Many media personalities who provide their services via their own private companies have, in tax terms, expensively fallen foul of the so-called IR35 legislation. However, in one case, a Rugby Union commentator’s company succeeded in overturning six-figure HM Revenue and Customs (HMRC) demands.

The man engaged in lucrative work as a media pundit after enjoying a stellar career on the field of play. Via his company, his services were provided to a broadcaster. Citing IR35, HMRC took the view was that he was to all intents and purposes the broadcaster’s employee. On that basis, the company was assessed for almost £700,000 in Income Tax and National Insurance contributions.

Ruling on the company’s challenge to those demands, the First-tier Tribunal (FTT) found that there was a mutuality of obligation between the man and the broadcaster. He was obliged to perform his services personally and the broadcaster was required to pay him a fixed annual fee.
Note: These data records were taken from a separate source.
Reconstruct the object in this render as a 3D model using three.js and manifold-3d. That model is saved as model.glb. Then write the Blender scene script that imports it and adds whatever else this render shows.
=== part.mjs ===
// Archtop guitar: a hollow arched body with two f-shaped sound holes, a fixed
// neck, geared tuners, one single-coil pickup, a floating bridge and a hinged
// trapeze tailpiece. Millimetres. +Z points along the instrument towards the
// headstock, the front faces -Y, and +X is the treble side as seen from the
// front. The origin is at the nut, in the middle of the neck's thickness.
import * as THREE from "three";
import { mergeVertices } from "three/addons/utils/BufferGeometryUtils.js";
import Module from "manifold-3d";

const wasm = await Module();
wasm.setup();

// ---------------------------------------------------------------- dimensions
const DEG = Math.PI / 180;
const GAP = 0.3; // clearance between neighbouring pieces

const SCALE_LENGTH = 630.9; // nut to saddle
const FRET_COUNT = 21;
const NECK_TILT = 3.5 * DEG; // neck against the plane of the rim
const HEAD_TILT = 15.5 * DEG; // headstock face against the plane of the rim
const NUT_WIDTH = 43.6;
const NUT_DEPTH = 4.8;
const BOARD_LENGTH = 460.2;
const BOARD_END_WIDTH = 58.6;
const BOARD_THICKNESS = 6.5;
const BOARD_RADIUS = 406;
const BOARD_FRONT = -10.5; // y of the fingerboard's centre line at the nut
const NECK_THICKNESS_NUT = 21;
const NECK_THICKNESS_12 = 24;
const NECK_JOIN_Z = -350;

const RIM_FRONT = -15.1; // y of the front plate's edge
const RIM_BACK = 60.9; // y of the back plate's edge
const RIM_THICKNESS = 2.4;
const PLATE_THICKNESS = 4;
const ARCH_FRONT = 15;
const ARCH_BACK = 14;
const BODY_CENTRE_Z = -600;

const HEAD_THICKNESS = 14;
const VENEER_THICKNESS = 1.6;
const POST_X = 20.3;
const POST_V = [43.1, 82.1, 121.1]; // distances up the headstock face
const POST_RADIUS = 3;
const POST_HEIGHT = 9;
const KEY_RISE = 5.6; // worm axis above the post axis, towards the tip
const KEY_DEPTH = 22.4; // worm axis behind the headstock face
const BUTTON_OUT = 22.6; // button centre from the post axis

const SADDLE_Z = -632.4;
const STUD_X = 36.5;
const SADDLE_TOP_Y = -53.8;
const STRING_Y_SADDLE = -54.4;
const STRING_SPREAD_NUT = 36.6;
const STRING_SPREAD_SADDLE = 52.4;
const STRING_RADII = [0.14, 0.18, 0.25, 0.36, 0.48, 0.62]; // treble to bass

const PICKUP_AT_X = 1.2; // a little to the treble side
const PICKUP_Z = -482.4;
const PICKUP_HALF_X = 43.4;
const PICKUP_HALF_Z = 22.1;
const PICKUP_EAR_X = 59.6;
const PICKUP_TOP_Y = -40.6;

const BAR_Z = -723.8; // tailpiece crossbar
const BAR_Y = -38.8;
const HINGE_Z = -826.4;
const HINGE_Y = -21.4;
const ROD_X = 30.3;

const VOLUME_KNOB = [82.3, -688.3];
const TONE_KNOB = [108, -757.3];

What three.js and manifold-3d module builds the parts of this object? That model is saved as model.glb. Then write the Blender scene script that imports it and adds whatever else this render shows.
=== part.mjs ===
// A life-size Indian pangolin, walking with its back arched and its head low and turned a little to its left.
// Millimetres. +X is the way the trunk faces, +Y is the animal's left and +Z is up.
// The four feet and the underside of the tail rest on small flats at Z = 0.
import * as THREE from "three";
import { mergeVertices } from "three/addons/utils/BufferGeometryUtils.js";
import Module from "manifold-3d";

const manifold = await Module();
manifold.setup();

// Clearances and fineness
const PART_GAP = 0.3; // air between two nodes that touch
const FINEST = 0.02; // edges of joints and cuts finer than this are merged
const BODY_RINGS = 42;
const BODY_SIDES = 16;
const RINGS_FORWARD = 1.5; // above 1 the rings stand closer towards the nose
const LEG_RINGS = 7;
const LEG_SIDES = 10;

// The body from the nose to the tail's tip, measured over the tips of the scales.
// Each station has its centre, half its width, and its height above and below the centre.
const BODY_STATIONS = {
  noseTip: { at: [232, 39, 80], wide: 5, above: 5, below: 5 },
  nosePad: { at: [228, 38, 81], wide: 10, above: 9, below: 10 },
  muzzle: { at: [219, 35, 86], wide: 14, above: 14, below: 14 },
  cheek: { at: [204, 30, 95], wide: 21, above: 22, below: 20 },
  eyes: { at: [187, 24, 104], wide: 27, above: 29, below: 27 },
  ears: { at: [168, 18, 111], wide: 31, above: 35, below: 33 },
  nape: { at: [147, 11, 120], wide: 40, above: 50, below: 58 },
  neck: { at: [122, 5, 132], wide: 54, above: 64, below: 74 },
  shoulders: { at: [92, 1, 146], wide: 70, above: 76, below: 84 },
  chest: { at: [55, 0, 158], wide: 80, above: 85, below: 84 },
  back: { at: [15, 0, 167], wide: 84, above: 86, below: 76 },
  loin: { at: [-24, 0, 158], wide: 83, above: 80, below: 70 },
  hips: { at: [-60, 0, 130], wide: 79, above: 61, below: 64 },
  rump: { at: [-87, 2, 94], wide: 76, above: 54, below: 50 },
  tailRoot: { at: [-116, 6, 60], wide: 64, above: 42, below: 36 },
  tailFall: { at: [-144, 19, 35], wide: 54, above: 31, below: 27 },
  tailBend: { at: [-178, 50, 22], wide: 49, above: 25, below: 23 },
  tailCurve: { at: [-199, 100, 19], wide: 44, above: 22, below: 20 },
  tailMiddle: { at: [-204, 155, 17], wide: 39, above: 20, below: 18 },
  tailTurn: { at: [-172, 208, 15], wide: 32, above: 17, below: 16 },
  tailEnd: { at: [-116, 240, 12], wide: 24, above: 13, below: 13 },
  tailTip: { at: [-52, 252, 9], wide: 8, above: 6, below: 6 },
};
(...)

The broadcaster also had a sufficient level of control over how he went about his work to found an employment relationship.

Upholding the appeal, however, the FTT drew a distinction between the man’s role as a commentator – providing analytical insights and ‘second voice’ punditry during matches – and that of a programme presenter. The broadcaster did not stipulate a minimum number of days on which he had to work, only a maximum, and his annual fee did not resemble a salary. It was more in the nature of a block fee paid for the exclusive right to have first call on his services for a specified period.
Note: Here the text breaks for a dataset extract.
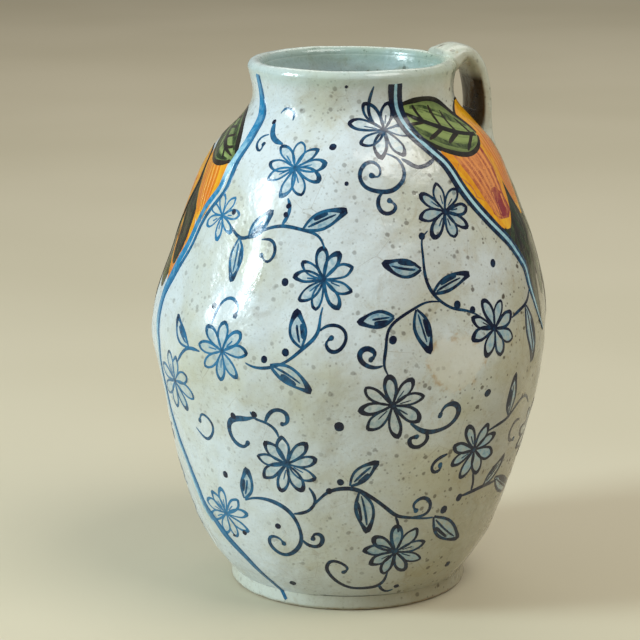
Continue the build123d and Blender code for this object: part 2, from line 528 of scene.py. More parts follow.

There was no embargo on him reproducing in other media outlets opinions he had previously expressed during one of the broadcaster’s live shows. He took a personal reputational risk every time he appeared on air and he bore editorial responsibility for every word falling from his lips.
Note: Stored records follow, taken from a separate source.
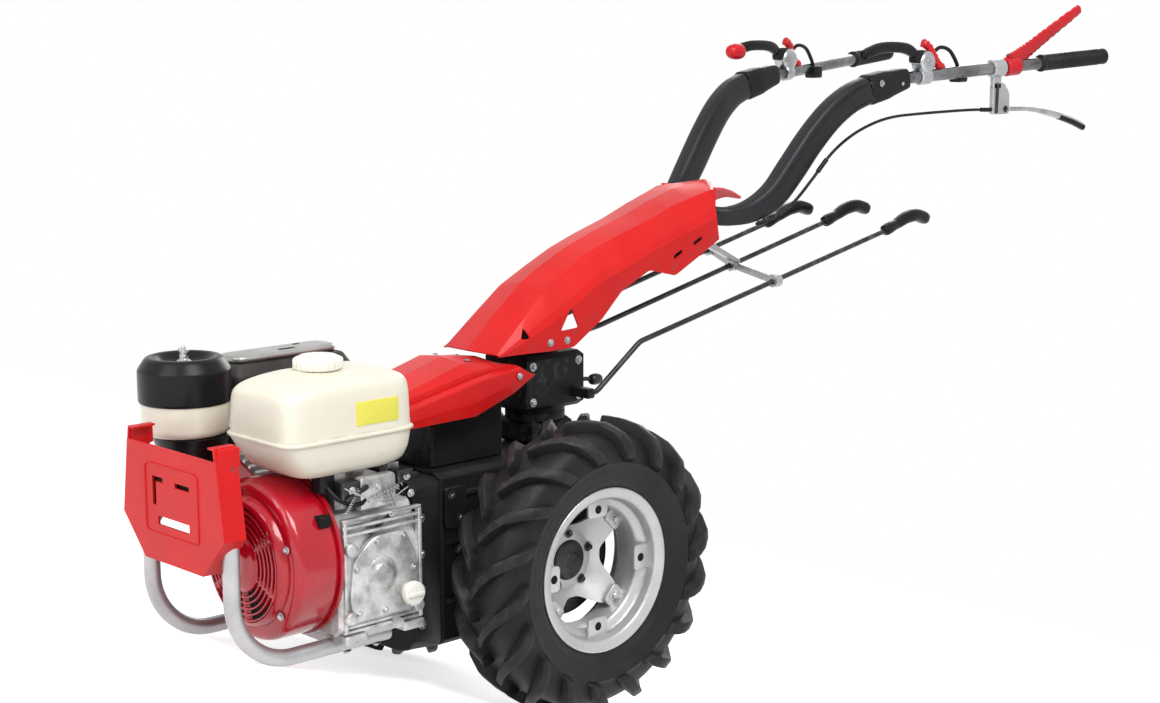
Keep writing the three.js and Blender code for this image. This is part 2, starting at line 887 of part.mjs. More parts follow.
function frontHood() {
  const stations = [
    hoodStation(282, 512, 540, 560, 0),
    hoodStation(200, 500, 546, 566, 0),
    hoodStation(HOOD_CROWN[0], 508, 560, HOOD_CROWN[1], 0),
    hoodStation(HOOD_MIDDLE[0], 530, 558, HOOD_MIDDLE[1], 40),
    hoodStation(40, 548, 560, 588, 50, HOOD_REAR_HALF),
  ].map(whole);
  return shell(
    stations,
    stations.map((s) => inset(s, SHEET)),
  );
}

// The casting that stands on the gearbox and carries the hood.
function hoodBracket() {
  const profile = [
    [30, GEARBOX_TOP + GAP],
    [190, GEARBOX_TOP + GAP],
    [190, 500],
    [186, 500],
    [60, 560],
    [30, 540],
  ];
  const x = 90; // rear edge of the posts that the hood is bolted down on
  const slope = (HOOD_CROWN[1] - HOOD_MIDDLE[1]) / (HOOD_CROWN[0] - HOOD_MIDDLE[0]);
  const rise = HOOD_RISE * (1 - 51 / (HOOD_HALF - 26)); // over the posts' outer edge
  const under = HOOD_MIDDLE[1] + slope * (x - HOOD_MIDDLE[0]) + rise - SHEET - GAP;
  let body = sidewise(profile, -54, 54, 3);
  for (const side of [-1, 1]) {
    body = body.add(block(x, x + 24, side * 42 - 9, side * 42 + 9, 530, under, 2));
  }
  return body;
}

// ---------------------------------------------------------------- steering head and fairing

const HEAD_X0 = COLUMN_X - HEAD_LENGTH / 2;
const HEAD_X1 = COLUMN_X + HEAD_LENGTH / 2;

const EAR_BACK = HEAD_X0 - 10;
const EAR_Z = 518;
const LEFT_EAR = [-138, 94]; // x and y of the left rod's foot

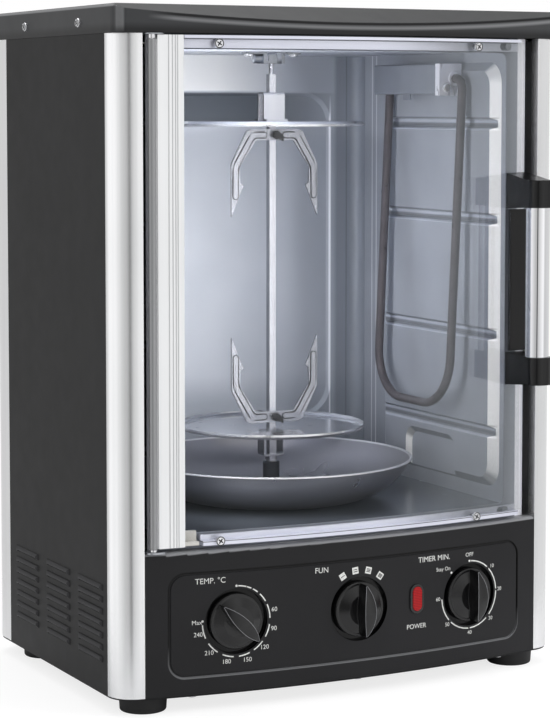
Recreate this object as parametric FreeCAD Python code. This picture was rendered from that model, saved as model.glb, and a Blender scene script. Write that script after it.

His work schedule was apparently set by a process of gentlemanly consensus. The broadcaster was reasonable in its demands on his time and, in the event of clashes, granted him reasonable leeway to refuse engagements. Although the company derived about 60 per cent of its turnover from the broadcaster during the relevant period, the FTT noted that the man also wrote popular newspaper columns and provided his services to other broadcasters. Overall, the FTT did not view his relationship with the broadcaster as one of employment.